Diese Theorie gibt es, sie ist viel diskutiert worden, sie ist spektakulär gewesen, aber sie wird eben auch dadurch relativiert, dass es eben auch noch eine ganze Reihe anderer naturwissenschaftlicher Erklärungsversuche für diese Sintflut gibt, die einander ausschließen."

"Und der Auszug des Volkes Israel, das seine Verfolger hinter sich ließ, weil Gott das Meer teilte?"

"Also ich gerate allmählich in den Ruf ein notorischer Skeptiker zu sein. Aber in der Tat denke ich auch hier, Tsunami - Ereignisse sind grundsätzlich möglich, auch im ostmediterranen Raum, im vorderen Orient. Dafür gibt es in den antiken Quellen einige Belege.

Dennoch würde ich auch hier davor warnen, die zu instrumentalisieren für die Teilung des Roten Meeres. Auch hier sehe ich wieder eher ein für die Bibel ja nicht untypischen Versuch die Allmacht Gottes zu zeigen. Und zu demonstrieren, Gott ist auf der Seite der Guten, Gott kann die Natur beeinflussen wie er will, und setzt das für die Guten ein. Den Guten wird geholfen und die Bösen werden bestraft. Dafür wird die Natur eben instrumentalisiert."

Man geht fehl, wenn man glaubt, die biblischen Wetter hätten nur noch einen dokumentarisch-metaphorischen Charakter. Vielmehr wird in unseren Zeiten des Klimawandels das Unbehangen vieler Menschen immer deutlicher, wenn es um die neuen Wetter um uns herum geht.

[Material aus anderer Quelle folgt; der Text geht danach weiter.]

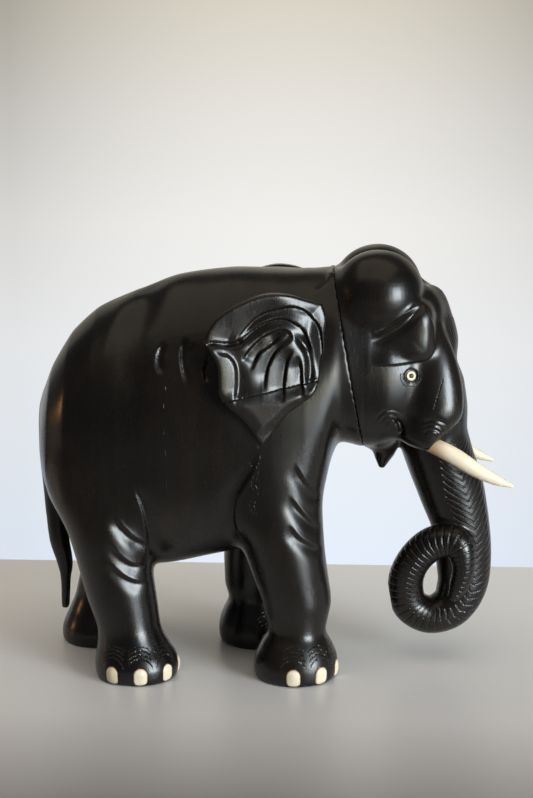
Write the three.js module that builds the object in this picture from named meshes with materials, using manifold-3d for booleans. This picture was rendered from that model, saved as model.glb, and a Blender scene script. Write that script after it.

Und einiges, sagt Uwe Dippner vom Warnemünder Leipniz-Institut, wird wettermäßig auf uns zukommen. Zusammengefasst lassen die Prognosen an biblische Katastrophen denken.

"Dass die Wirbelstürme zunehmen oder die Taifune oder die Hurrikans zunehmen."

Mark Handy, Geologe an der Freien Universität in Berlin.

"Die Gletscher, die jetzt verschwinden, das sind große Wasserspeicher. Und dieses Wasser kommt runter, im Winter wie im Sommer. Also das wird die großen Flüsse wie Rhein, Po, Rhone, Donau...alle diese Flüsse werden davon betroffen."

Uwe Ulbricht, Meteorologe an der Freien Universität in Berlin, bringt es auf den Punkt.

"Also auf die nächsten zehn und 15 Jahre würde ich nicht versuchen wollen zu wetten. Es gibt einen Anstieg der Temperaturen weltweit."

"Es ist ja grundsätzlich die Frage, wie stehen wir dazu? Die Klimatologie macht heute große Fortschritte, dem steht gegenüber eine immer noch vorhandene religiöse Einstellung gegenüber solchen Phänomenen. Die man gar nicht für überwunden, in einem vermeintlich aufgeklärten Zeitalter, halten sollte."

So ist das, was in den Heiligen Schriften vom Wetter zu lesen ist, weit aktueller, als man oft meint. Dass angesichts der drohenden Wetter-Extreme viele denken, der Herr möge uns davor bewahren, ist nur zu verständlich.

Und wer weiß, vielleicht werden auch Bilder vom Wetter bald gemalt, wie einst im 16. Jahrhundert. Nur das die neuen Bilder neue Wetterszenen zeigen, neue Landschaften womöglich.

"Die Maler nutzen ihre Fähigkeit, die Wirklichkeit zu beobachten, um ihre Bilder aufzuladen mit sinnlich wahrnehmbaren Details, mit sinnlich wahrnehmbarer Atmosphäre, um damit dem Betrachter ein Mittel an die Hand zu geben, die Szene, die dargestellt wird intensiver zu erleben."